Have a good weekend, everyone.

Friday, February 4, 2011


Hi everyone!

This is my first blog. It was created while listening to GeneaBloggers Radio, a link I had received on Twitter.

I've been working on my family tree for ten years, since the age of 19. Growing up, my mom had a wall full of old family photographs, mostly from her side of the family. She had books and books on her family genealogy, all researched by a cousin of mine. But my dad had nothing but a couple of pictures.

Everything was such a mystery, and everyone on his side had already passed away when I started my journey. No one had written anything down, and not having any idea of what I was doing, the first few years were a struggle.

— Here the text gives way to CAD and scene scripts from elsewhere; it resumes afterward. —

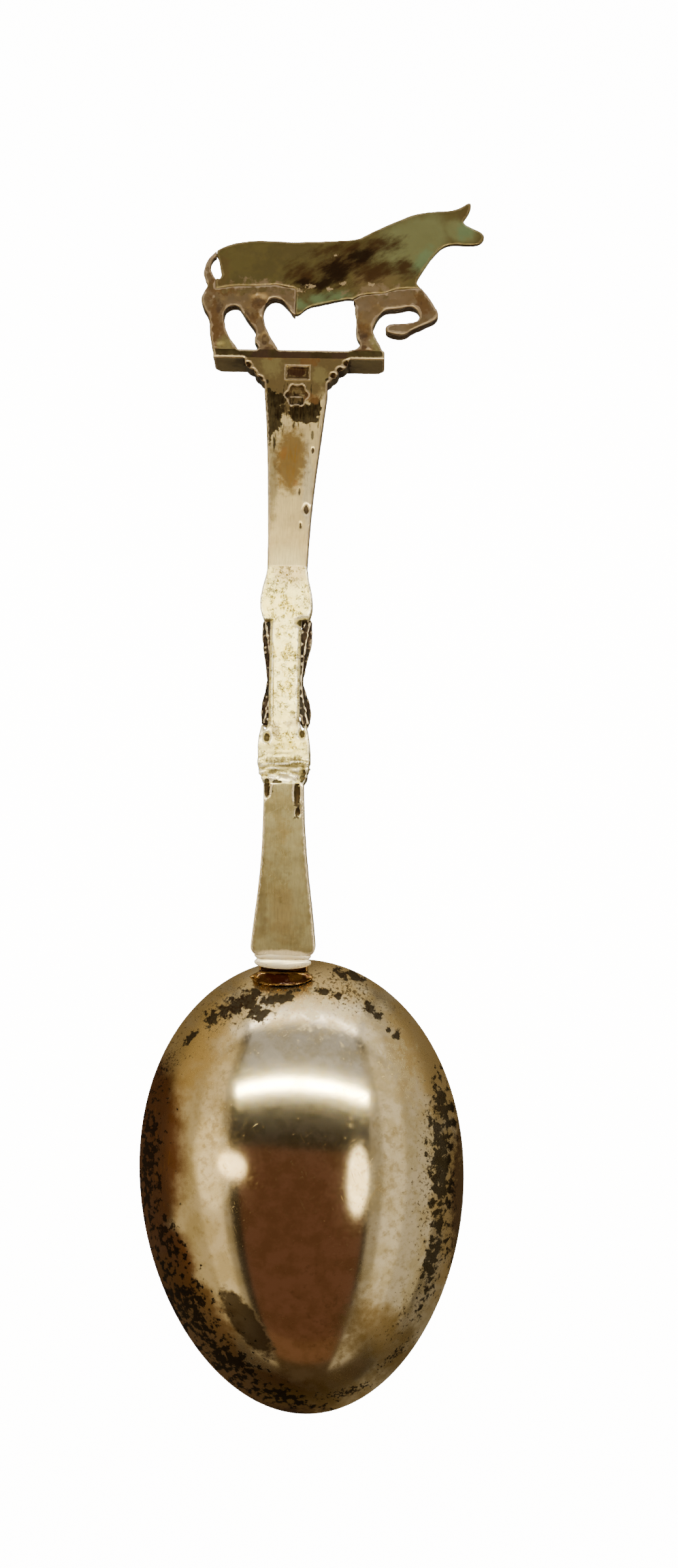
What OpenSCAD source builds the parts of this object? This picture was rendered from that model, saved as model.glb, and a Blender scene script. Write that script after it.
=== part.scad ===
// Souvenir spoon with a walking cow standing on a small plinth at the end of its stem.
// It lies face down: the bowl's rim and the front edge of the plinth rest on the table.
// +Y runs from the bowl to the cow, +X is towards the cow's head, +Z is up through the back.

/* [Bowl] */
// Length of the bowl, from its joint with the stem to its tip
bowl_l = 56; // [46:1:68]
// Width across the bowl at its widest
bowl_w = 40.4; // [32:1:48]
// Height of the bowl's back above its rim
bowl_h = 11; // [8:0.5:14]
// Thickness of the bowl's wall at its crown
bowl_wall = 1; // [0.8:0.1:1.4]
// Width of the flat lip round the bowl's rim
lip_w = 1.1; // [0.9:0.1:1.6]
// Extra fullness of the half nearer the stem, as a share of the width
bowl_egg = 0.07; // [0:0.01:0.16]
// How far the bowl's joint sits to the right of the stem's centre line
bowl_shift = 1.2; // [0:0.1:2]
// How far the bowl is turned in plan, in degrees
bowl_turn = 3.3; // [0:0.1:5]

/* [Neck and foot] */
// Width of the neck that joins the stem to the bowl
neck_w = 8.2; // [7:0.1:10]
// How far the neck reaches over the bowl's back
neck_reach = 4.1; // [3:0.1:6]
// Width of the double roll below the stem's foot
roll_w = 7.4; // [6:0.1:9]
// Length of the double roll along the stem
roll_l = 1.7; // [1:0.1:2.4]
// Width of the lower stem's foot
foot_w = 8.1; // [6.6:0.1:10]
// Corner radius of the foot
foot_r = 1.2; // [0.6:0.1:2]
// Height of the stem's back above the table at the foot
foot_z = 5.8; // [5:0.1:7]

/* [Stem] */
// Width of the stem where it meets the knop
stem_w = 4.9; // [4:0.1:6]
// Thickness of the stem
stem_t = 2.8; // [2:0.1:3.2]
// Length of the lower stem, from its foot to the knop
lower_l = 21.3; // [17:0.1:28]
// Length of the upper stem, from the knop to the plinth
upper_l = 27.3; // [22:0.1:34]
// Width of the upper stem at its top
upper_w = 7.9; // [6.8:0.1:9.4]
// Slope of the upper stem towards the table, in degrees
upper_tilt = 5.5; // [4:0.1:6]

/* [Knop] */
// Length of the knop
knop_l = 27.1; // [22:0.1:34]
// Greatest width of the knop's two swellings
knop_w = 6.4; // [5.6:0.1:8]
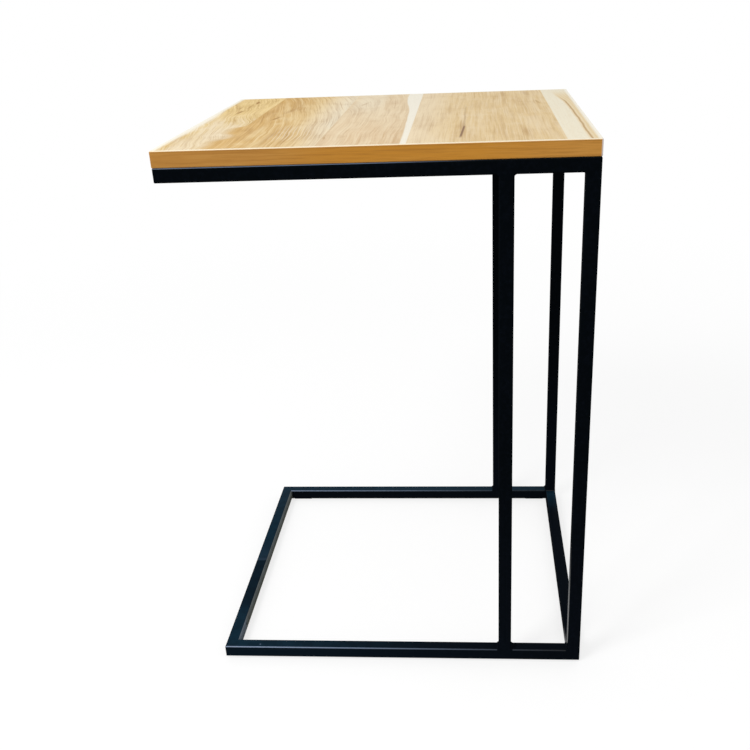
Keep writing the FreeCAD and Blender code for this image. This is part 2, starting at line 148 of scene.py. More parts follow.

Ten years later, here I am, writing a blog about genealogy, and four generations deep into the Gerke name. Has it been a pain? Yes. Have I had to break down a lot of walls? Absolutely. Am I finished? Not by a long shot. I still have a lot of mysteries and questions that could take years to answer. But I love genealogy. I love opening my computer and starting my quest to find and know my family and meet interesting people along the way. I hope you'll join me in that journey, and if you haven't already, I hope you start your own. The frustration is worth it in the end.

I'll admit, this journey has become nothing short of an obsession for me. It has made me want to be a professional genealogist and help others solve their puzzles. I love the research.  But right now, my mission is to find twenty and thirty-somethings interested in their family tree, because many may still have a person they can go to in their family to ask questions before it is too late. It was something that I was unable to do, and it is such a passion of mine, I want to share it. In fact, I know a lot of people my age that are interested in learning more, they just aren't sure how to go about it. Maybe we can all learn together?

So hopefully in the next few days, I will figure out this whole blogging thing. I hope you'll join me.